LEC meeting 30th April: talk by Catriona Silvey
By Kenny | April 25, 2013
Cat will be giving a talk on her latest experiments: “The effects of communication on category structure”, Tuesday 30th April, 11am, DSB 1.17. Abstract below.
“The effects of communication on category structure”
Words divide the world into labeled categories. Languages vary in the categories they label, sometimes to the point of making cross-cutting divisions of the same space. A potential reason for this is that linguistic categories are constructed partly via communication. Previous work suggests two opposing hypotheses about how communication might contribute to category structure: 1) communication aligns individuals’ categories, creating one of a number of optimally shareable category structures (Freyd, 1983; Gärdenfors, 2000); 2) languages’ category structures diverge from an underlying shared similarity space in ways that are not necessarily optimal, but depend on the history of communicative conventions in that particular language (Malt, Sloman, & Gennari, 1999). In the current study, participants categorise images drawn from a continuous space in three conditions: 1) a whole-set non-communicative condition, where individual participants view the whole set of images and divide it into labelled categories on the basis of similarity; 2) a communicative condition, where pairs of participants create categories by playing a partnered communication game; 3) a serial non-communicative condition, where individual participants label images serially under the same memory constraints as the participants in the communicative condition. The results show that communication creates a pressure for specificity, with participants producing more categories in the communicative condition than either of the non-communicative conditions.
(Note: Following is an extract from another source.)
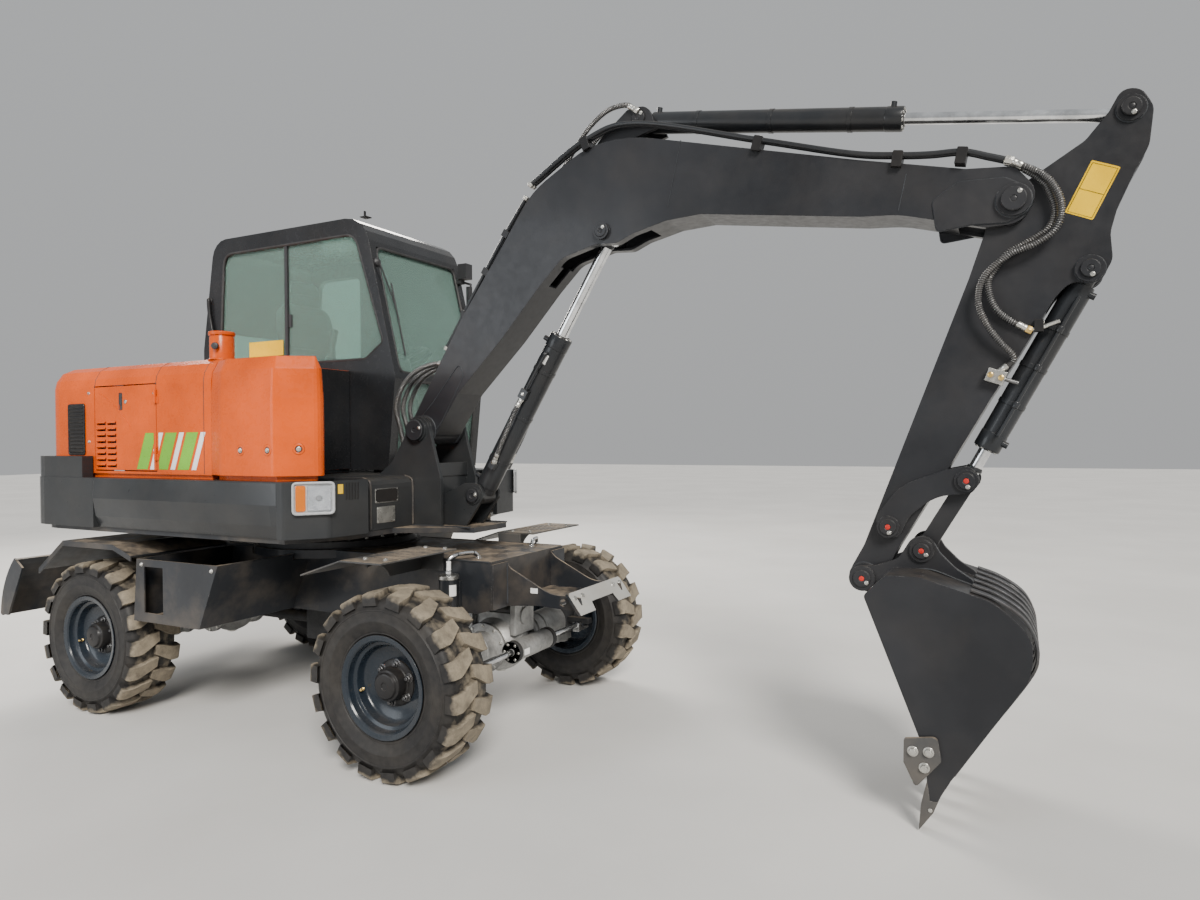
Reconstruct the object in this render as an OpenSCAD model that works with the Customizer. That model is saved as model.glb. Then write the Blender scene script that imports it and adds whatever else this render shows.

Although equally sized categories would be most optimal for communication, both the serial non-communicative condition and the communicative condition produce more unequally sized categories than those of non-communicative participants who labeled the whole set at once. Finally, participants in both the communicative and the whole-set non-communicative conditions have more closely aligned category systems than those in the serial non-communicative condition. Taken together, the results support different aspects of each of the two hypotheses outlined above. While individuals may share basic similarity perception of a space, the memory constraints imposed by serial encounters with objects from this space lead to idiosyncratic categorisation systems that do not necessarily divide the space up optimally. However, communication works to bring these idiosyncratic non-optimal category structures into closer alignment.